Her passion and commitment to champion women is well-represented in her office, on the fifth floor of the Sebastian Coe Building, where an oversize copy of the company’s 1996 print ad “If You Let Me Play” sits on her desk. Working with top athletes like A’ja Wilson, Caitlin Clark and JuJu Watkins is one of the most fulfilling parts of her job, which includes “doing everything I can to show them support — that we want to learn, listen and meet them where they are, and keep doing that as they succeed,” she says. The bar isn’t what the world expects Nike to do. “It’s giving so much more than that,” she says, “what we know our athletes deserve.”
When Montagne took over her current role in May 2025, she and her team went on a retreat to hammer out a clear vision for the Nike brand.
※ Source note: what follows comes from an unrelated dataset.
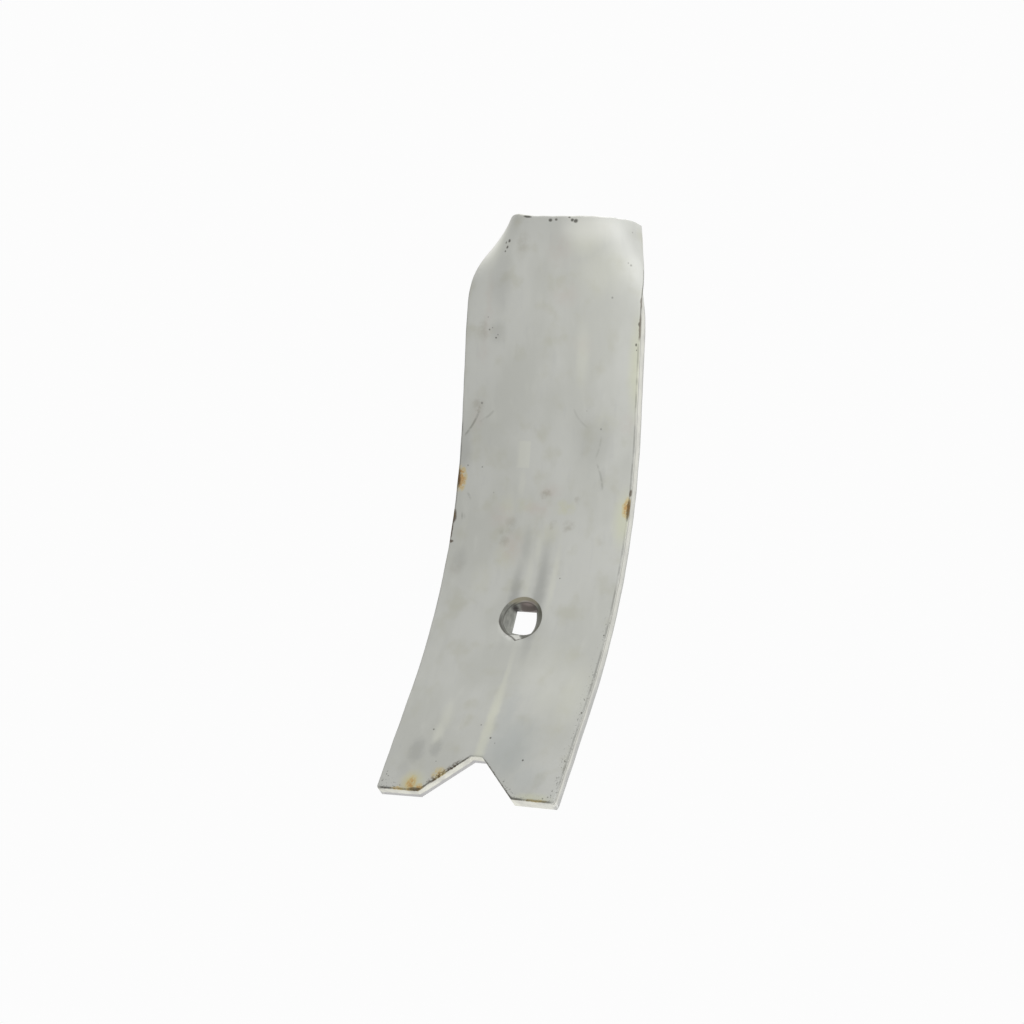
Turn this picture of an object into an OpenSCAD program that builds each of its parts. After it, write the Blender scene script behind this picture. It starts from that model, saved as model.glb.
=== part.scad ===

The company will always be about sport, they contended, but the evolution had to come from following the lead of the Nike athlete. “They don’t compete just to be like anybody else,” she says. “They say, ‘I can do it better, faster, stronger, more stylish.’ They break things to be better — and that’s what we’re meant to do too.”

Montagne films a video to be played during an all-employee meeting at the Winter Olympics in Milan.
For Montagne, that means taking her vision of the Nike Sport Offense — establishing more than a dozen specific sport focuses and creating the teams that power them — and nurturing those sport cultures, from running and global football and basketball to golf, tennis, training and more. Each of these has its own personality, energy and nuances, and, essential for Nike, its own aesthetic. For example, the look of running, Montagne says, is style, for everyday and professional athletes alike. She points to Sha’Carri Richardson, who doesn’t run fast and break records in spite of her long nails or false lashes — she does so because of them, how they allow her to be her authentic self. Show up as the most real version of you, Montagne says, and you perform at your best. That’s a tenant that stretches across sports. “Look at the relaunch of the ACG brand at the Winter Games,” she points out. “The brand has legitimate outdoor legacy and innovation, and products that speak to an epic, unique style.”
As our interview ends, Montagne is in her fifth floor office, seated at her desk and turning to the next events of the day: meetings, presentations, preparations. You can see her mind whirring, just like that high-school statistician. The court is bigger, but her diligence has remained the same. She’s surveying, watching her teams’ plays and noting what must happen next to make everyone, and the brand, better. The through line, to be sure, will be sport. To know where Nike is going next, look to where the energy is in the world behind sports, behind athletes. Wherever you find that, you’ll find Nike, supporting, listening, learning — and fiercely competing like no other.